→ DIRECTIVE: Reproduce precisely the lines between the start of the data below and the line with "obj.parent = None", both included.

Records from a collection
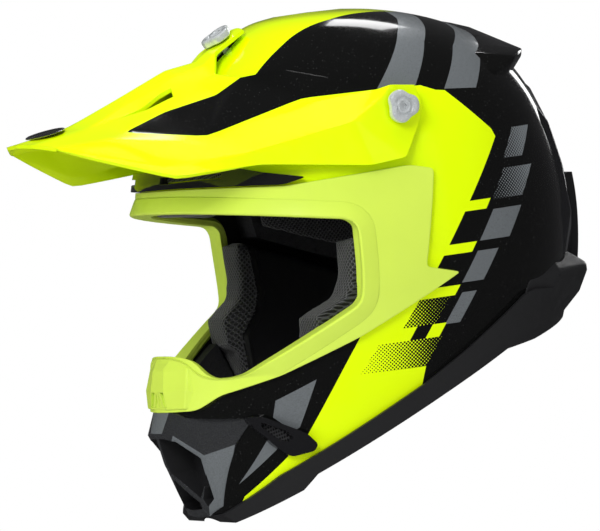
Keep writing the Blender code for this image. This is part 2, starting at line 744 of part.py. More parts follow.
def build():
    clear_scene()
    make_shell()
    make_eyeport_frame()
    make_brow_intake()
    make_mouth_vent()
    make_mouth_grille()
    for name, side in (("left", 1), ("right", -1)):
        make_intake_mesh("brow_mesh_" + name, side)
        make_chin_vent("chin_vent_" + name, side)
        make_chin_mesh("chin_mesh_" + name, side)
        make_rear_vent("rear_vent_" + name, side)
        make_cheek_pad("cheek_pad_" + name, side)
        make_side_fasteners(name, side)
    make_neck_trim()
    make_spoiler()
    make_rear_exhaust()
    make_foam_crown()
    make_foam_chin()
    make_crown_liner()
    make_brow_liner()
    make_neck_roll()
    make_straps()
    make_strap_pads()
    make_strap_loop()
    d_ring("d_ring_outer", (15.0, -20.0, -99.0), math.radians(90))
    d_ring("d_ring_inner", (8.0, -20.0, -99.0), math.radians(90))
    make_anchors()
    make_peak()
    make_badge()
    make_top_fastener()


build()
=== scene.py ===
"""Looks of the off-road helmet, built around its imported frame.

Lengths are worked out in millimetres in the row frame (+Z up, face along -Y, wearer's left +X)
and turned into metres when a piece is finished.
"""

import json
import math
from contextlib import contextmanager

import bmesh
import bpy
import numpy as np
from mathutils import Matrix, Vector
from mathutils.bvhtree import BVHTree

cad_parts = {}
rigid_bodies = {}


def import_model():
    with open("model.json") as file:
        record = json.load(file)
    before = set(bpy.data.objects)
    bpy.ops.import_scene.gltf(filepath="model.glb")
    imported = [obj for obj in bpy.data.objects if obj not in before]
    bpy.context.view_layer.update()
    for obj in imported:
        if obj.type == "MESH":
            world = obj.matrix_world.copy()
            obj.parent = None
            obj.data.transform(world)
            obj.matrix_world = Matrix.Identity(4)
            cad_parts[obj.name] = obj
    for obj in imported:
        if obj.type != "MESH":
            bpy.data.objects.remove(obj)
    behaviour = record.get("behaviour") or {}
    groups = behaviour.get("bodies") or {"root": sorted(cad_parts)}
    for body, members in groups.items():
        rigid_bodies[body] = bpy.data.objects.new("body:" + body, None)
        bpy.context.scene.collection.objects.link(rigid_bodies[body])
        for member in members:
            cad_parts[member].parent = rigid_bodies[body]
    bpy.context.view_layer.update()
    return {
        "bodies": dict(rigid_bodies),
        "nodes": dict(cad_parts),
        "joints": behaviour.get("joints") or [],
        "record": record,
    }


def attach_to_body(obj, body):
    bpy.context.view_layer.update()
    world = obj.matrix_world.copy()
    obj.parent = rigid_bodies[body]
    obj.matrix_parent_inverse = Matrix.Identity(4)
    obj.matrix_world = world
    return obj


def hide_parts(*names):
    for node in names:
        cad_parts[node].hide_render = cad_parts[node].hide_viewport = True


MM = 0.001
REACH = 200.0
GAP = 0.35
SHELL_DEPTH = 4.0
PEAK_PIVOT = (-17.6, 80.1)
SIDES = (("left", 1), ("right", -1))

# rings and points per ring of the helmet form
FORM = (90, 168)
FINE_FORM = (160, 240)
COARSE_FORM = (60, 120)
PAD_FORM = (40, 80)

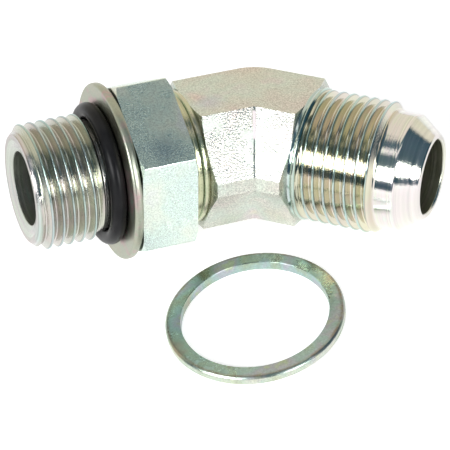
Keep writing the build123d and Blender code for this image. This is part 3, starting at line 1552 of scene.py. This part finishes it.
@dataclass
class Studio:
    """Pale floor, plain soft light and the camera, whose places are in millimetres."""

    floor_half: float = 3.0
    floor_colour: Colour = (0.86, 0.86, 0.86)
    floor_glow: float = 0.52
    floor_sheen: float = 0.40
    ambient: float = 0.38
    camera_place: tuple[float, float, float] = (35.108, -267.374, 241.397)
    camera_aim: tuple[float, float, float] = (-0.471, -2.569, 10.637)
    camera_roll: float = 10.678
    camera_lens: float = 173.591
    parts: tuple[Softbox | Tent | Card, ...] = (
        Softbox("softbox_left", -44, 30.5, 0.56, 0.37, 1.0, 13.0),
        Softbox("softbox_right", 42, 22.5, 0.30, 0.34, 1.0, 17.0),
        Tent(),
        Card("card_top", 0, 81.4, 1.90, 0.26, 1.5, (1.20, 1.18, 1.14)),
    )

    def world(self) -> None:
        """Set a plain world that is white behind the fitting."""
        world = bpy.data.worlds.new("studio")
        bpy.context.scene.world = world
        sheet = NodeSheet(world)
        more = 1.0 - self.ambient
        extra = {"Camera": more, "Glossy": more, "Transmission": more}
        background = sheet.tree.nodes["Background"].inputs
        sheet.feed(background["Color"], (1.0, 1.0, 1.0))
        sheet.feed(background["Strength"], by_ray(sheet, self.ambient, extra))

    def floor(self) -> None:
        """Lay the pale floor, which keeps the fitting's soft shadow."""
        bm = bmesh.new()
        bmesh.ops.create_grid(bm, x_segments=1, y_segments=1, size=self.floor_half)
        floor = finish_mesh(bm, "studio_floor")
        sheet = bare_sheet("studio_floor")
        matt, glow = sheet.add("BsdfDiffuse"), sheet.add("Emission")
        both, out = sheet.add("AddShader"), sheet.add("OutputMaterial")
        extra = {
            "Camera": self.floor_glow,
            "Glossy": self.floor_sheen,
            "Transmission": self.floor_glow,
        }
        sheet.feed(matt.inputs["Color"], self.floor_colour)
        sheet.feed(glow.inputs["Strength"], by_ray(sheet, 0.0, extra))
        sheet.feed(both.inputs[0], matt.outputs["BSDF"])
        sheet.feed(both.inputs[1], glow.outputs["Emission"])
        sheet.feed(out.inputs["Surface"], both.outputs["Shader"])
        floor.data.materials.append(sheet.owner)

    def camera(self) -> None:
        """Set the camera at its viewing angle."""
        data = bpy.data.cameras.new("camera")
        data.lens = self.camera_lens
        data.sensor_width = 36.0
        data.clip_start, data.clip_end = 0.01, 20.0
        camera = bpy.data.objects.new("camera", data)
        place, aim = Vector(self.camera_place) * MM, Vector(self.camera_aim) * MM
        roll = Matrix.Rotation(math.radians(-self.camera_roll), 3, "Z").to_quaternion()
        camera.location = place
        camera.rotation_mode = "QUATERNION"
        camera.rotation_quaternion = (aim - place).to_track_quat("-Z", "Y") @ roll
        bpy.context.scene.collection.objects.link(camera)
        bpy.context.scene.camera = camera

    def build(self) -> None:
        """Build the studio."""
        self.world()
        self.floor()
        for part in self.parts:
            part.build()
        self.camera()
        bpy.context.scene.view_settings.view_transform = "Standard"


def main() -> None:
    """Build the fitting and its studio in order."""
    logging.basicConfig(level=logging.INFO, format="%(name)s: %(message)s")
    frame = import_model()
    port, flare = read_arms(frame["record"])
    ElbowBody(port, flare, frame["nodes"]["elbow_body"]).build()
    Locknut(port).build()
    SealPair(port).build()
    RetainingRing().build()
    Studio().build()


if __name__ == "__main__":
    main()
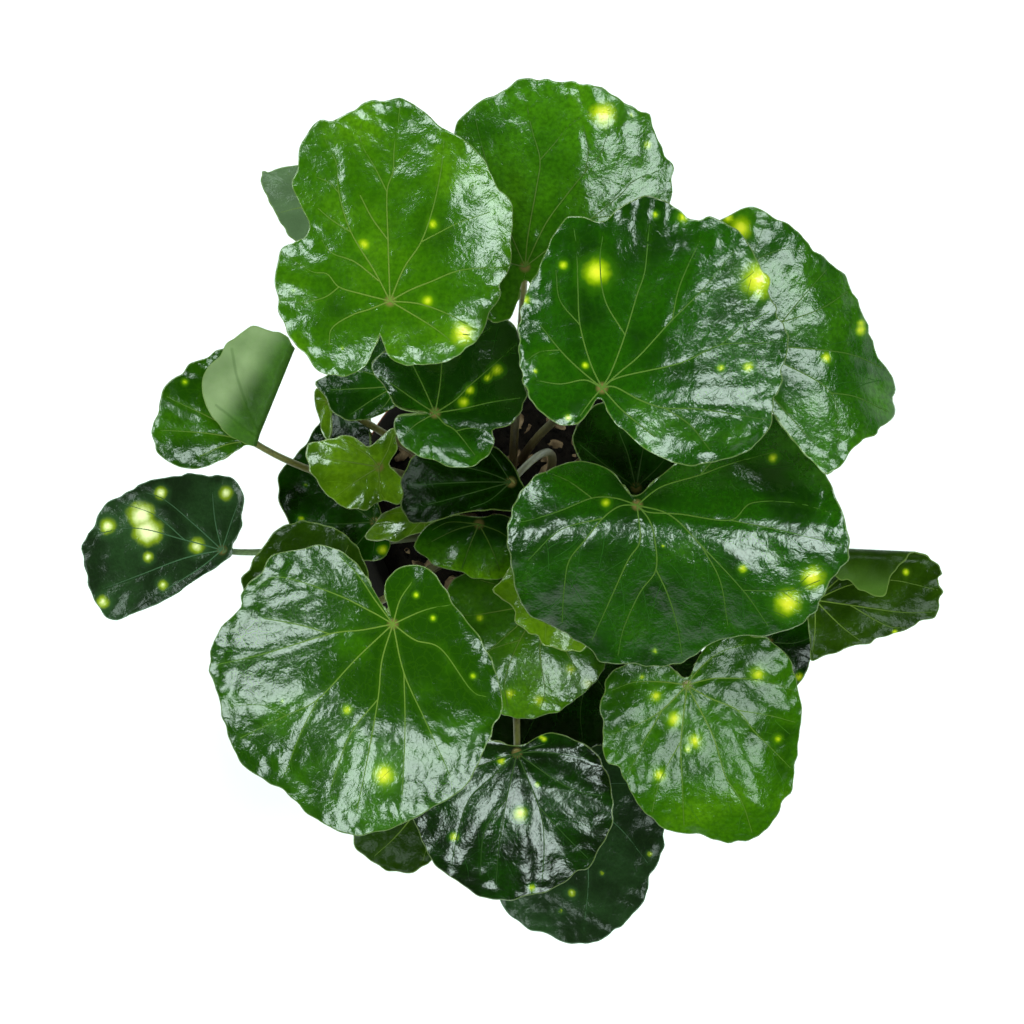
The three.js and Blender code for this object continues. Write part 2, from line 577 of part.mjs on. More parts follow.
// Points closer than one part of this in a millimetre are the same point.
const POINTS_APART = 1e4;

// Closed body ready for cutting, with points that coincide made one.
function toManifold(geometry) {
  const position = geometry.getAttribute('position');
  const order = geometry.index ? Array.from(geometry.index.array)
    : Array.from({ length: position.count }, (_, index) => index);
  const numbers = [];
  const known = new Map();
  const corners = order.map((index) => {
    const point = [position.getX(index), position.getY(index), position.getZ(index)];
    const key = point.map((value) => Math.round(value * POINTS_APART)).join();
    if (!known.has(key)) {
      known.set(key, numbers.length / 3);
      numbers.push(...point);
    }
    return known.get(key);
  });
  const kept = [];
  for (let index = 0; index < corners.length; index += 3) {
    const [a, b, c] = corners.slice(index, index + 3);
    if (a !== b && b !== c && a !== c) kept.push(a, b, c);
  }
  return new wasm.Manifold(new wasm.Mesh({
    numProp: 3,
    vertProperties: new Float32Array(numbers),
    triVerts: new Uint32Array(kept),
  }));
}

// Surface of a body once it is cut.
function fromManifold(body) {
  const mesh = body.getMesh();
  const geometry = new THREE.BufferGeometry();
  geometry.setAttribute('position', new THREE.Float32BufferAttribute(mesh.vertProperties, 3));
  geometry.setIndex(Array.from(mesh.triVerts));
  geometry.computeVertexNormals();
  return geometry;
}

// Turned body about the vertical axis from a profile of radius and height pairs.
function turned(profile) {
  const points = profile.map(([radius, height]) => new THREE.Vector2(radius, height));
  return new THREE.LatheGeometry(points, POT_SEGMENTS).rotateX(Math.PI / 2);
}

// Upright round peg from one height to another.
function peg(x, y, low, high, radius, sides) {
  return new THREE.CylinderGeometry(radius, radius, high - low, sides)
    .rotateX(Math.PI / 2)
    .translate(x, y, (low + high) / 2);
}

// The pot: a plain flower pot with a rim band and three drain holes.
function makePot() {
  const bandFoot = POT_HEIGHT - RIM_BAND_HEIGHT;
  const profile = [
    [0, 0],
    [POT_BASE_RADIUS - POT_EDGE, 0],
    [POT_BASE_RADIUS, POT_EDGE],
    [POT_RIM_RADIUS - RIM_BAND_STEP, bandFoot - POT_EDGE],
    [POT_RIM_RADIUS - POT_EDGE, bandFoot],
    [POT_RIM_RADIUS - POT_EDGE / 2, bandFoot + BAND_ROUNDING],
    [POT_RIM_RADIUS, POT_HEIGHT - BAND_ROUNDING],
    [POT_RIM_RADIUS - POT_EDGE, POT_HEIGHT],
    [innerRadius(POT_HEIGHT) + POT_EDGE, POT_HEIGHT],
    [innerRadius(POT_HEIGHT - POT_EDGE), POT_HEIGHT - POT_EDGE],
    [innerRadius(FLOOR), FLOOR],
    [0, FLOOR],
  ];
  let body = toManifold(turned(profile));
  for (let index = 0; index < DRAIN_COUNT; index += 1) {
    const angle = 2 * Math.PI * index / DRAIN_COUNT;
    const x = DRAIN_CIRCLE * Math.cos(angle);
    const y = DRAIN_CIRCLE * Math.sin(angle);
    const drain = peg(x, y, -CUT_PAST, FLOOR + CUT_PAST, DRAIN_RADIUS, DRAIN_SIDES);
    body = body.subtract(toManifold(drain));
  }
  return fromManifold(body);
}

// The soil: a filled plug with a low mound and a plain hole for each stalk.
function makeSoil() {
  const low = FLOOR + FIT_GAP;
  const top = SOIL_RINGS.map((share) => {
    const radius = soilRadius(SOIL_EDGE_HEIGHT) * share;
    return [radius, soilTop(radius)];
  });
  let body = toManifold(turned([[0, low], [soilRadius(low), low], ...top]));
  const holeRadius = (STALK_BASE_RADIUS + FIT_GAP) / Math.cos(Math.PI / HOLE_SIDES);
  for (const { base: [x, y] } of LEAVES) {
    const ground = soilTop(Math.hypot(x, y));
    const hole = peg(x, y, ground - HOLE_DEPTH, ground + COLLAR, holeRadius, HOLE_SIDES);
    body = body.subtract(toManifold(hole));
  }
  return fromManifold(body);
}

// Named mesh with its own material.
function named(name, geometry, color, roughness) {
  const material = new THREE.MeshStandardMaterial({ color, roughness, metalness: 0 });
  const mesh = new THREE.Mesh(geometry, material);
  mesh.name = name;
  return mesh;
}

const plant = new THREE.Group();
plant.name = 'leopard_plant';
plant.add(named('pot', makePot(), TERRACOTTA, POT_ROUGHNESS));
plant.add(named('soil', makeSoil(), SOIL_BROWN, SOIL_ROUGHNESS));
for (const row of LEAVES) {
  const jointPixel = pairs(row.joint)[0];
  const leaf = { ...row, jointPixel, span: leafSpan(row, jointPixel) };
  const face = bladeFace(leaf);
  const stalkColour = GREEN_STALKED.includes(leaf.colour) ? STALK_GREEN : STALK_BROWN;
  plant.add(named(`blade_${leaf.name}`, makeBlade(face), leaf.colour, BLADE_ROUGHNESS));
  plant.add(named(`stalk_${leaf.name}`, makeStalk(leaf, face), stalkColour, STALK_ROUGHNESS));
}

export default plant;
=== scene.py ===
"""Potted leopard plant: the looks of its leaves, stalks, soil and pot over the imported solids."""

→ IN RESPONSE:
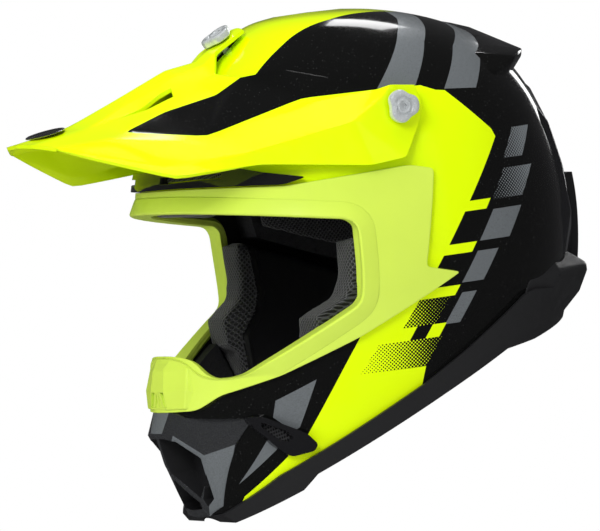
Keep writing the Blender code for this image. This is part 2, starting at line 744 of part.py. More parts follow.
def build():
    clear_scene()
    make_shell()
    make_eyeport_frame()
    make_brow_intake()
    make_mouth_vent()
    make_mouth_grille()
    for name, side in (("left", 1), ("right", -1)):
        make_intake_mesh("brow_mesh_" + name, side)
        make_chin_vent("chin_vent_" + name, side)
        make_chin_mesh("chin_mesh_" + name, side)
        make_rear_vent("rear_vent_" + name, side)
        make_cheek_pad("cheek_pad_" + name, side)
        make_side_fasteners(name, side)
    make_neck_trim()
    make_spoiler()
    make_rear_exhaust()
    make_foam_crown()
    make_foam_chin()
    make_crown_liner()
    make_brow_liner()
    make_neck_roll()
    make_straps()
    make_strap_pads()
    make_strap_loop()
    d_ring("d_ring_outer", (15.0, -20.0, -99.0), math.radians(90))
    d_ring("d_ring_inner", (8.0, -20.0, -99.0), math.radians(90))
    make_anchors()
    make_peak()
    make_badge()
    make_top_fastener()


build()
=== scene.py ===
"""Looks of the off-road helmet, built around its imported frame.

Lengths are worked out in millimetres in the row frame (+Z up, face along -Y, wearer's left +X)
and turned into metres when a piece is finished.
"""

import json
import math
from contextlib import contextmanager

import bmesh
import bpy
import numpy as np
from mathutils import Matrix, Vector
from mathutils.bvhtree import BVHTree

cad_parts = {}
rigid_bodies = {}


def import_model():
    with open("model.json") as file:
        record = json.load(file)
    before = set(bpy.data.objects)
    bpy.ops.import_scene.gltf(filepath="model.glb")
    imported = [obj for obj in bpy.data.objects if obj not in before]
    bpy.context.view_layer.update()
    for obj in imported:
        if obj.type == "MESH":
            world = obj.matrix_world.copy()
            obj.parent = None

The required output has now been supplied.